On May 2, 1964, before even the Gulf of Tonkin Incident that heralded major US involvement in the Vietnam War, a Viet Cong or North Vietnamese frogman placed an explosive charge against the hull of the USS Card (USNS Card at the time of sinking), blowing a hole in the ship and sinking 48 feet as she lay berthed at the dock at Saigon.

Digging Deeper

The USS Card started life in 1942 as ACV-11 (Auxiliary Aircraft Carrier) after being laid down as a cargo ship. Just under 10,000 tons and just under 500 feet long, the little carrier could carry 28 planes, 12 Devastator torpedo bombers and 16 Wildcat fighters. With a crew of 890 men, she was armed with 2 X 4inch guns and anti-aircraft rapid fire cannons.

The Card served anti-submarine patrol in the Atlantic during World War II, with considerable success sinking 11 German submarines. After the War she was decommissioned, but re-commissioned in 1958 as the USNS Card, a designation for a Navy ship crewed by civilian sailors. The Card became an ‘aviation transport ship,’ AKV-40, with helicopters as the aviation being transported.

At the beginning of the Vietnam War, the Card delivered helicopters to Vietnam, and was tied up at dock when she was sunk. Though the ship had sunk at the at the pier, the ship only settled 48 feet to the bottom with most of her hull above water. Five American sailors were killed in the blast. The Card was pumped dry, patched, refloated (after 17 days) and towed to Subic Bay, then Yokosuka, for repairs and returned to service. The Card was once again decommissioned in 1970, and scrapped in 1971.

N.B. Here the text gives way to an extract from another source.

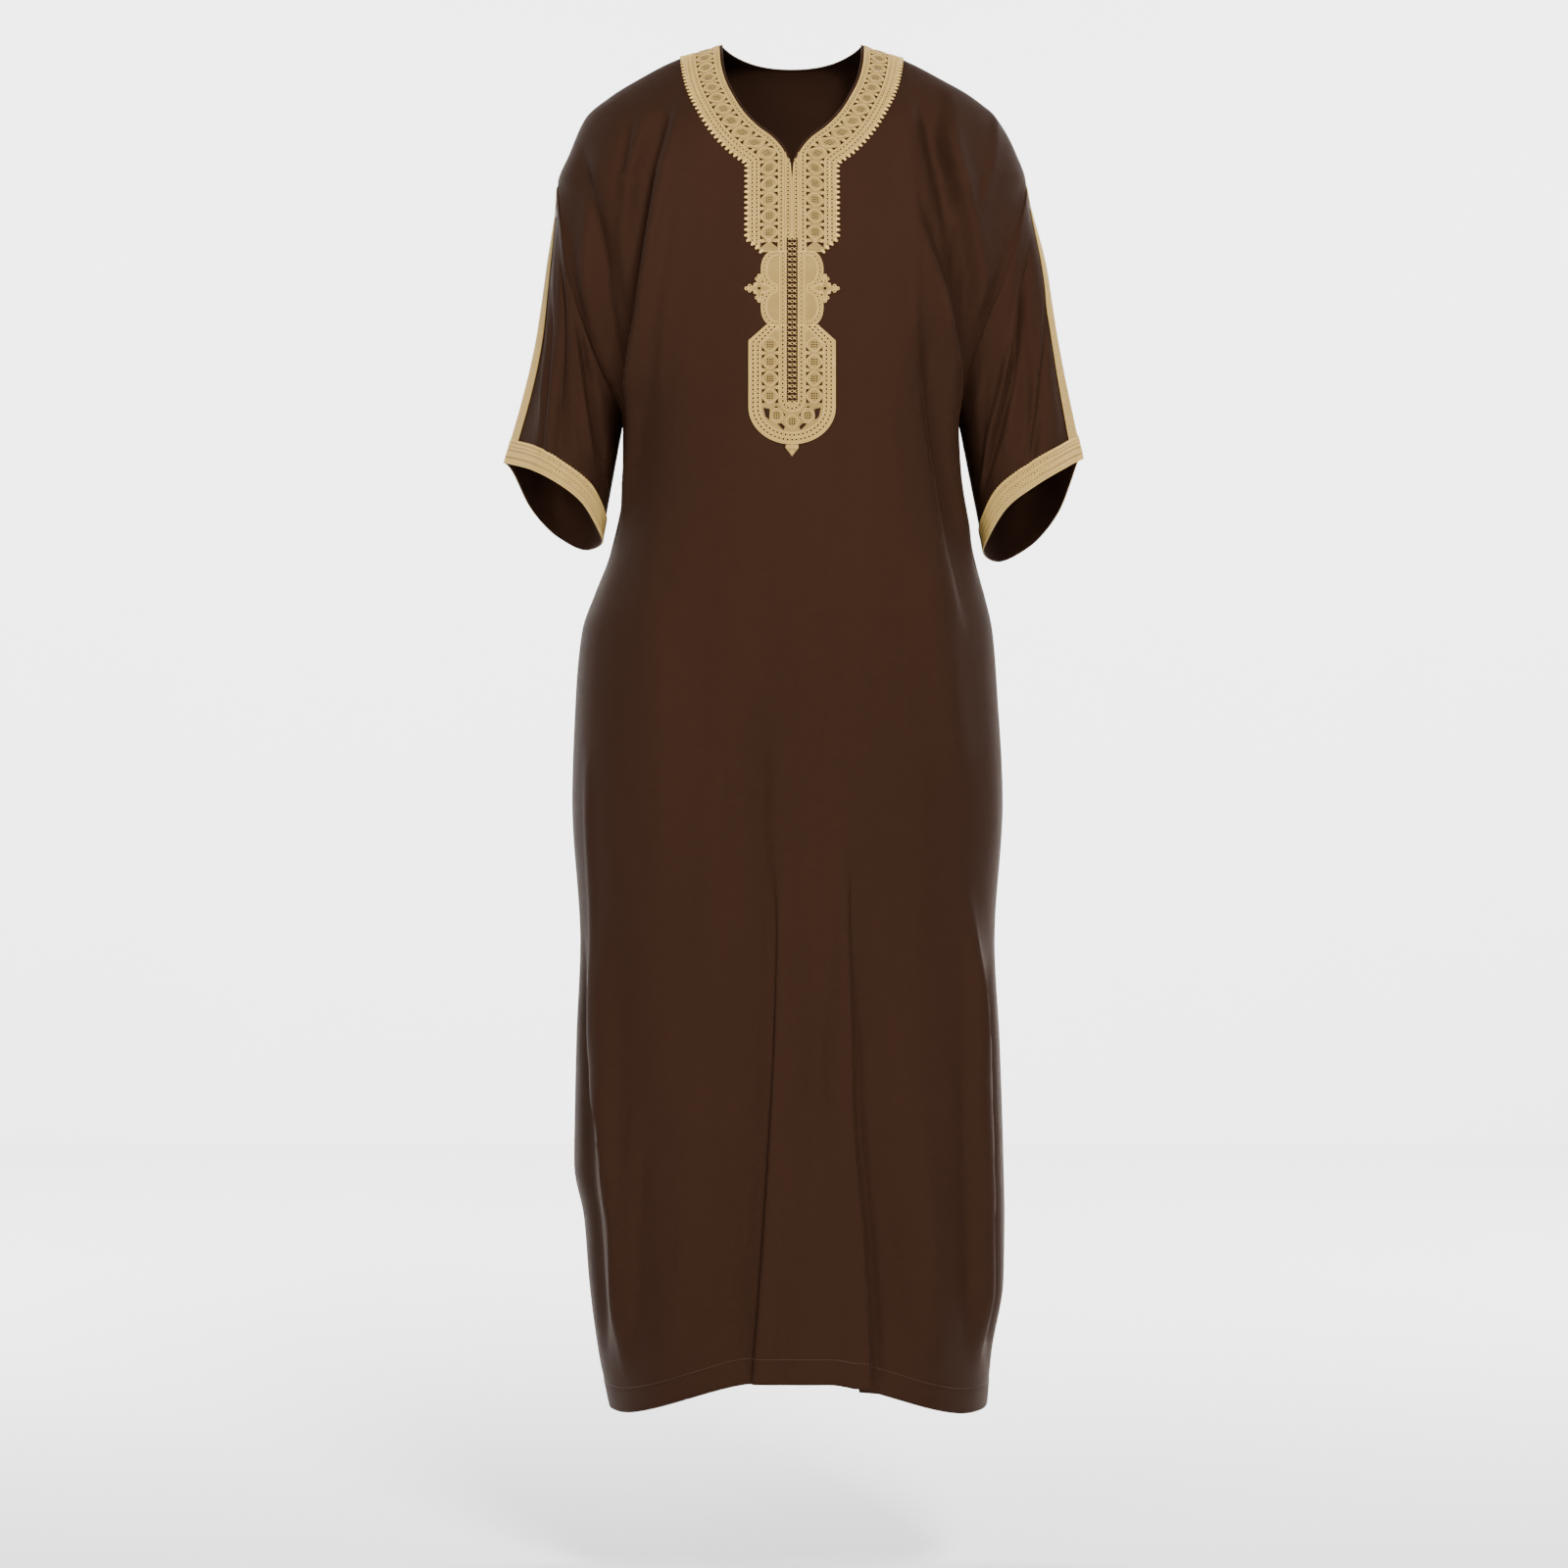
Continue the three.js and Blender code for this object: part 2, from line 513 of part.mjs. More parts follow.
// Gives the seams of a panel their shared directions and the space between the pieces.
function finishPanelEdges(panel, grid) {
  grid.forEach((row) =>
    row.forEach((cell) => {
      if (cell.seamTop && !cell.edge) {
        cell.normal = shoulderNormal(cell.point.x < 0 ? LEFT : RIGHT, cell.drop);
        cell.point.y = SHOULDER_Y + (panel.sign * SEAM) / 2;
      }
      if (!cell.edge) return;
      if (cell.row <= ARMHOLE_ROWS) {
        const half = (Math.PI * cell.row) / ARMHOLE_ROWS;
        const found = armhole(cell.edge, panel === FRONT ? half : 2 * Math.PI - half);
        cell.normal = found.out;
        cell.point.copy(found.point).addScaledVector(found.toSleeve, -SEAM / 2);
      } else {
        cell.normal = new THREE.Vector3(cell.edge.sign, 0, 0);
      }
      const vent = VENT_HALF * smooth((cell.drop - VENT_TOP) / (HEM_SIDE - VENT_TOP));
      const ends = cell.row === 0 || cell.row >= ARMHOLE_ROWS;
      if (ends) cell.point.y += panel.sign * (SEAM / 2 + vent);
    }),
  );
}

// A closed wall between two distances from a grid's outside. Cells for which skip is true are left out.
function wall(grid, from, to, { ring = false, skip = () => false, thick = () => 0 } = {}) {
  const rows = grid.length;
  const columns = grid[0].length;
  const positions = [];
  const index = [];
  const layers = [to, from].map((distance, layer) =>
    grid.map((row) =>
      row.map((cell) => {
        const extra = layer === 1 ? thick(cell) : 0;
        const p = cell.point.clone().addScaledVector(cell.normal, distance - extra);
        positions.push(p.x, p.y, p.z);
        return positions.length / 3 - 1;
      }),
    ),
  );
  const across = ring ? columns : columns - 1;
  const present = (j, k) => {
    if (j < 0 || j >= rows - 1) return false;
    if (!ring && (k < 0 || k >= across)) return false;
    return !skip(j, (k + columns) % columns);
  };
  const quad = (a, b, c, d) => index.push(a, b, c, a, c, d);
  for (let j = 0; j < rows - 1; j += 1) {
    for (let k = 0; k < across; k += 1) {
      if (!present(j, k)) continue;
      const next = (k + 1) % columns;
      const [out, inn] = layers;
      quad(out[j][k], out[j + 1][k], out[j + 1][next], out[j][next]);
      quad(inn[j][k], inn[j][next], inn[j + 1][next], inn[j + 1][k]);
      if (!present(j - 1, k)) quad(out[j][k], out[j][next], inn[j][next], inn[j][k]);
      if (!present(j + 1, k)) {
        quad(out[j + 1][next], out[j + 1][k], inn[j + 1][k], inn[j + 1][next]);
      }
      if (!present(j, k - 1)) quad(out[j + 1][k], out[j][k], inn[j][k], inn[j + 1][k]);
      if (!present(j, k + 1)) {
        quad(out[j][next], out[j + 1][next], inn[j + 1][next], inn[j][next]);
      }
    }
  }
  const geometry = new THREE.BufferGeometry();
  geometry.setAttribute("position", new THREE.Float32BufferAttribute(positions, 3));
  geometry.setIndex(index);
  return geometry;
}

// Turns every face round, for a grid whose columns run the other way.
function turnedOver(geometry) {
  const index = Array.from(geometry.index.array);
  for (let i = 0; i < index.length; i += 3) [index[i + 1], index[i + 2]] = [index[i + 2], index[i + 1]];
  geometry.setIndex(index);
  return geometry;
}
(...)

The brave frogman that sunk a US ship all by himself (with an accomplice not in the water) was Lam Son Nao, age 27 at the time of the attack, who placed 80 kilograms of TNT and 8 kilograms of C-4 against the Card’s hull to sink the ship. In fact, Nao had failed to sink the USNS Core in a similar attack in December of 1963, an attack foiled by faulty a detonator battery. Nao claimed 23 helicopters and jets had been destroyed in the attack, with “high casualties.”

Lam Son Nao was an employee of the Saigon Port, and had bribed the port police to allow him and his assistant to canoe out into the port under the pretense of smuggling, for which the cops got a nice bribe. Approaching the returning saboteurs after the explosives were placed to solicit another bribe, the cops were diverted by the massive explosion, allowing Nao and partner to escape.

Although firmly patriotic Americans, we at History and Headlines have to recognize bravery and daring from whomever is gallant enough to display such courage. Lam Son Nao is obviously such a fighting man and patriot to his own country and worthy of recognition. With only low technology and a simple plan he managed to sink a giant ship, truly one of the great individual feats in Naval Warfare History.

O Almighty Lord God, who neither slumberest nor sleepest; Protect and assist, we beseech thee, all those who at home or abroad, by land, by sea, or in the air, are serving this country, that they, being armed with thy defence, may be preserved evermore in all perils; and being filled with wisdom and girded with strength, may do their duty to thy honour and glory; through Jesus Christ our Lord. Amen.